Safety is also a very important design factor in your cart.
  • Do brakes need to be on the cart, what type?
  • What steering is allowed on the cart, will a rope do or is something more serious required?
Billy Cart designs are also impacted by the construction requirements. Different parts of the cart will have different requirements, such as:
  • What can and can’t the Billy cart be made of? Are windshields allowed?
  • What is the maximum size, do they need to be hard wheels or can you use bike tyres?
  • Can the wheels be directly attached to the cart, or do they need a steel axle?
  • How wide can the wheels be?
  • How many wheels allowed?
  • How long, wide and high can the cart be?
  • How does the pilot sit on the cart, can they lie down or do they have to sit upright?
  • How many persons are required on the cart?
  • How heavy or light can the cart be, does that include or not include the driver?
  • Is any extra weight allowed?
Race Constraints
Knowing the race conditions and the track whilst making your Billy Cart designs can help you at race time not only get your cart on the track, but also help make it competitive.
The Start Of The Race
  • Is the cart let go from the top of a hill, from a starting Ramp or can the pilot push like a bobsled race?
The Race Track Itself
  • It’s good to know information like, how long is the race, does the track have any corners, and how steep is the hill if there is any.

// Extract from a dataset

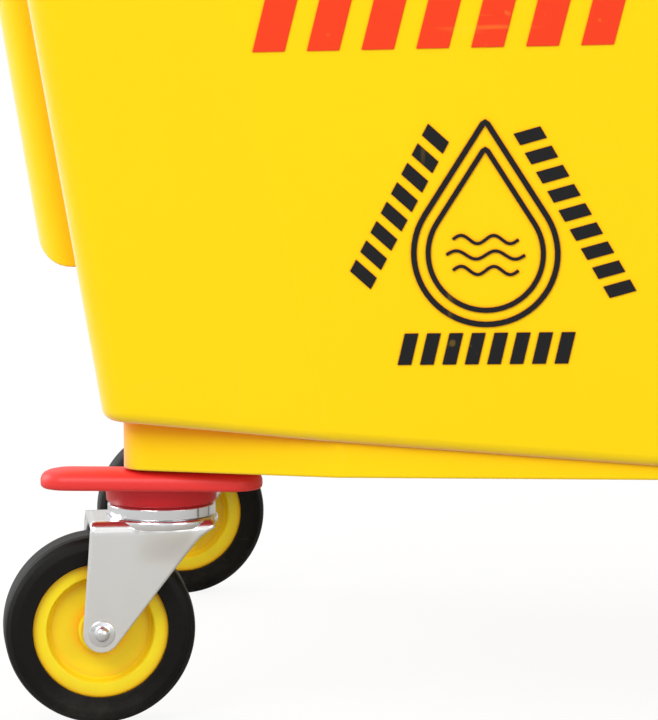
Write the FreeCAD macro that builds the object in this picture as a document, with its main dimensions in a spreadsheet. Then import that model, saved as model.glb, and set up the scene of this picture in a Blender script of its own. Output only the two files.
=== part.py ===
"""Mop bucket on four swivel casters, with a gear-driven side-press wringer and a telescopic string mop.

Units are millimetres. +X runs along the bucket towards the wringer, +Y across it and +Z up.
The origin is on the floor under the middle of the bucket.
"""

import FreeCAD, Part
import math
import os

import Sketcher

Vector, Rotation, Placement = FreeCAD.Vector, FreeCAD.Rotation, FreeCAD.Placement
UP, ACROSS, ALONG = Vector(0, 0, 1), Vector(0, 1, 0), Vector(1, 0, 0)

doc = FreeCAD.newDocument("mop_bucket")
sheet = doc.addObject("Spreadsheet::Sheet", "dims")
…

The best way to know about what passes on race day is to ask the organiser for the construction requirements. Once you have and idea of what you can and can’t build, talk to others who are building a cart to canvas for design ideas.
Clues like ‘windscreens are allowed’ written on construction requirements can mean that many of your competitors will not be open, and have covers or shrouds over them. Talking to other builders can help unearth these intricacies.
I hope this helps your Billy cart planning efforts.